Unfortunately these new subjects have not been able to connect themselves to the struggles of the traditional labor movement. While the labor movement attacks the neoliberal reforms, these new subjects tend to attack the remnants of authoritarian rule. Because of this split, neoliberal reformism has had a field day in Korea. But little by little, the structure of the problem is being recognized and a solution to it is being groped after. Some activists of the citizen movement are trying to actively oppose positions that allow the anti-authoritarian struggles to be appropriated by the interests of transnational capital.

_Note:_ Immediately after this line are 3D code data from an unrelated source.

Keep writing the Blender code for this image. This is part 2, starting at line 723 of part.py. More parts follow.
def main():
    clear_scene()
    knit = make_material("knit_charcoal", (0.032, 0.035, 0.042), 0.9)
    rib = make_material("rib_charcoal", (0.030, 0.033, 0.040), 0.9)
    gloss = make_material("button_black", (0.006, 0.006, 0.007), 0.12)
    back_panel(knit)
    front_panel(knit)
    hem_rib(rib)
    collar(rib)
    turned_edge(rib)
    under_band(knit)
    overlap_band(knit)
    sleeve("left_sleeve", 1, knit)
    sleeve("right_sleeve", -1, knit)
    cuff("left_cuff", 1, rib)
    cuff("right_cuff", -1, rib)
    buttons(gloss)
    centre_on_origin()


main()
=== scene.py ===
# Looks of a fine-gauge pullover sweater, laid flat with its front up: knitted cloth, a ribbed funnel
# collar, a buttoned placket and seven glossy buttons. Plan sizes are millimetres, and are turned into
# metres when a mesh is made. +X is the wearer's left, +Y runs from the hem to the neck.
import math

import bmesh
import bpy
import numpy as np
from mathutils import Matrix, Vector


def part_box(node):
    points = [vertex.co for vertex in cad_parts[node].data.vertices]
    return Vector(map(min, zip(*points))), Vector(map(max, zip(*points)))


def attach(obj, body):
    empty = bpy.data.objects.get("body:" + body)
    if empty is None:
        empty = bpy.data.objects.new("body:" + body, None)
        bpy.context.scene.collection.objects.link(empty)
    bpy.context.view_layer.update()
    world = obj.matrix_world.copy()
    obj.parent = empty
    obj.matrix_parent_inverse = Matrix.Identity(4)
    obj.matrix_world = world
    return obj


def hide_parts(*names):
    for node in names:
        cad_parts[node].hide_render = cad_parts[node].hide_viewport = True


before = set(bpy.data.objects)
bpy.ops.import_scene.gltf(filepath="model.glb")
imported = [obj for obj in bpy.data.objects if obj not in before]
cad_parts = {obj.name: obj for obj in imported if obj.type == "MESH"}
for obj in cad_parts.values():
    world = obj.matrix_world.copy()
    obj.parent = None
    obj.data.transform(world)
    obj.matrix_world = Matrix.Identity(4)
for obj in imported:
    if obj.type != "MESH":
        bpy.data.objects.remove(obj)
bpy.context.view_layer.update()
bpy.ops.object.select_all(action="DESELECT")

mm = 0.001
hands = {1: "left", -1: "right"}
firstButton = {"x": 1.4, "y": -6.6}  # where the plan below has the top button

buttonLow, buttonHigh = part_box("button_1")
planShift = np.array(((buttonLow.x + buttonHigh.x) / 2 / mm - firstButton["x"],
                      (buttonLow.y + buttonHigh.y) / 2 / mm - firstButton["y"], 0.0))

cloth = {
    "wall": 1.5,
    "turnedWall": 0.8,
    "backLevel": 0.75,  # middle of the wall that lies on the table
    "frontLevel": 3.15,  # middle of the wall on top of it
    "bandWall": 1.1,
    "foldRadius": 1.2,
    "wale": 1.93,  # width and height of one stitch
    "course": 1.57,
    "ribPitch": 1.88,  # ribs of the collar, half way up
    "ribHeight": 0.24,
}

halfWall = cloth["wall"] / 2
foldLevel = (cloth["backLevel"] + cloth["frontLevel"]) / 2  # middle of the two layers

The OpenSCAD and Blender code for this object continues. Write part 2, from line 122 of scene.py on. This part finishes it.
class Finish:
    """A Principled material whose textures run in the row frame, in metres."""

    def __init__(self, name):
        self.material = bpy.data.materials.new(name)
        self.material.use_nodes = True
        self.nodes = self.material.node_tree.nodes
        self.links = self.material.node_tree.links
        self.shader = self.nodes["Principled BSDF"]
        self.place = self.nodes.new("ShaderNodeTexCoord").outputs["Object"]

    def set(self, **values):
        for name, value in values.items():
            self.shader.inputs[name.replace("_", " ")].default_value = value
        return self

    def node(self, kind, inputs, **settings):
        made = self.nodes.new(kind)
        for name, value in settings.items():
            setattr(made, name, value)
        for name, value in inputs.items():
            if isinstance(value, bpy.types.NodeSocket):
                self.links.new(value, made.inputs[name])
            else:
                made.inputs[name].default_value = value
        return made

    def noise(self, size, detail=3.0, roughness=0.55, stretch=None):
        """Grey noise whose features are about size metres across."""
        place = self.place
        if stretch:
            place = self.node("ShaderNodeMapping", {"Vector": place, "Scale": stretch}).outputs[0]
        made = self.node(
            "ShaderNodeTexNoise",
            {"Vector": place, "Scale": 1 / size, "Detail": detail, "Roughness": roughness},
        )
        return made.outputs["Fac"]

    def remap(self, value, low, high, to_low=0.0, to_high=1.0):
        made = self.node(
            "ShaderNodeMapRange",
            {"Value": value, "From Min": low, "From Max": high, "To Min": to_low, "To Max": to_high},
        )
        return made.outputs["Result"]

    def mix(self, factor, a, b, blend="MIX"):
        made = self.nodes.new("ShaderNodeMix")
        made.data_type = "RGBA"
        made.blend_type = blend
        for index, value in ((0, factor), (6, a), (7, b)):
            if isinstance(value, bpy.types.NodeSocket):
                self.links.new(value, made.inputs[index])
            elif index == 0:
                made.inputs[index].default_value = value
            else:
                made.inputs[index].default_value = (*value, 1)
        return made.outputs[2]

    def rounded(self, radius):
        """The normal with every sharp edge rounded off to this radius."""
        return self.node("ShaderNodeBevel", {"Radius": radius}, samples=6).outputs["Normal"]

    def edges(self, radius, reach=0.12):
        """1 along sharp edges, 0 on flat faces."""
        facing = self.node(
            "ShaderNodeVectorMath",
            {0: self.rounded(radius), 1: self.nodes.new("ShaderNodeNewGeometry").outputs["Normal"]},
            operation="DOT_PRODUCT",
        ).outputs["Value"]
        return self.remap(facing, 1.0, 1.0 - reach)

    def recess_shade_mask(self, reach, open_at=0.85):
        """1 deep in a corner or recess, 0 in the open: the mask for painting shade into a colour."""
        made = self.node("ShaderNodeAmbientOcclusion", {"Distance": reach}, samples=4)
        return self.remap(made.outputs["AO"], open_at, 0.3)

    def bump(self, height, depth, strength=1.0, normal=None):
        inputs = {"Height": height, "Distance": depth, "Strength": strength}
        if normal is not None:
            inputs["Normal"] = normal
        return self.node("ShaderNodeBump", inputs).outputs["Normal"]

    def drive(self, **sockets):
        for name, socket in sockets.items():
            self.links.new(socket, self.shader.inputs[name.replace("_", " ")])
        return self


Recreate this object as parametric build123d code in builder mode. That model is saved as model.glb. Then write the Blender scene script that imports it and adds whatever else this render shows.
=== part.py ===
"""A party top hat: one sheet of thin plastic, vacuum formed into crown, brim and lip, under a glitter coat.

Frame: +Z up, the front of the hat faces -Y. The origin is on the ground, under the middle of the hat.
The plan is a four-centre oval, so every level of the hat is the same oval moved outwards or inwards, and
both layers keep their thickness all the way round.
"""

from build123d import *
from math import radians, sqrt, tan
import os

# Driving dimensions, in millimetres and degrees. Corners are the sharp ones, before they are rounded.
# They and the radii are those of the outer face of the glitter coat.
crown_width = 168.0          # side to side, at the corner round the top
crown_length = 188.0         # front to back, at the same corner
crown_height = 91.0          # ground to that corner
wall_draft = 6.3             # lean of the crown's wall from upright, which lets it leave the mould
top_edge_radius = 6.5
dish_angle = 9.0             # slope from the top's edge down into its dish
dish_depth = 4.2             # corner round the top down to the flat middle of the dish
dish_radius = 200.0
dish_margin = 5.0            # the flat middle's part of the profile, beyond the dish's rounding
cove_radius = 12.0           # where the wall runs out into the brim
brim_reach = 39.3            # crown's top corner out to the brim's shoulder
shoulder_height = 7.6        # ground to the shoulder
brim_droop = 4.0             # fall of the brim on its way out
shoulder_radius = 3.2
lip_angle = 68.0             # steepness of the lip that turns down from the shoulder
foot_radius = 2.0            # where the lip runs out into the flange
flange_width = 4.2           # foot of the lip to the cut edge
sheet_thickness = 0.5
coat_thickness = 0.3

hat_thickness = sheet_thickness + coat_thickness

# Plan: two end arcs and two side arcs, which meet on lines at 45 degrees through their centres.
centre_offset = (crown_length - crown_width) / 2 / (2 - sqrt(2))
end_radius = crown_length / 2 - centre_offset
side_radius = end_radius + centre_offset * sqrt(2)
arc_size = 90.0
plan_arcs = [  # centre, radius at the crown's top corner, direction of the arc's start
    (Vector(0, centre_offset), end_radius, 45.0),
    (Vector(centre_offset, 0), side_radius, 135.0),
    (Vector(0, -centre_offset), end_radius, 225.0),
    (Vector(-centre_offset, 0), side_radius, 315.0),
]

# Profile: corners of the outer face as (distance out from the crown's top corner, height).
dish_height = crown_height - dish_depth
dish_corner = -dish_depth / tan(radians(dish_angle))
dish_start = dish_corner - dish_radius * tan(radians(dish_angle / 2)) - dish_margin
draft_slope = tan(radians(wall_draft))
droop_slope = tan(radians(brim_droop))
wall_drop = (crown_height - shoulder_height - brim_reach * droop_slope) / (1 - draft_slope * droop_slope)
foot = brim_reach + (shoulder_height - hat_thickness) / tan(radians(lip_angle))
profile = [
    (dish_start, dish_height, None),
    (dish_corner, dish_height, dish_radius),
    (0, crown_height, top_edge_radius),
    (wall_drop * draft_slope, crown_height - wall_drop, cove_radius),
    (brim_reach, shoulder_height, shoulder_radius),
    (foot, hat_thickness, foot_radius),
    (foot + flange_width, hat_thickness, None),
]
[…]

Bureaucratization is the key problem of the citizen movement. At a moment when the No Mu Hyun government has begun to co-opt the citizen movement, in spite of the fact that it won the December 2002 election because of strong support from it, the crucial problem remains: how should the multitudes connect the traditional labor movement and the new citizen movement into a network of anti-neoliberal struggle? Innumerable communities acting through internet and the council movements in shop-floors are suggesting the way. They are now pouring over the street holding candles in their hands and protesting the brutality of the American Army (which murdered two young students under a tank), crying ‘don’t attack Iraq’; by the same token, they are now also criticizing the result of the neoliberal reforms of last 5 years, focusing on the suicide of Bae Dal Ho, a laborer who protested against the oppressive neoliberal measure that allows for provisional impounding of wage and property as a punishment for strike actions.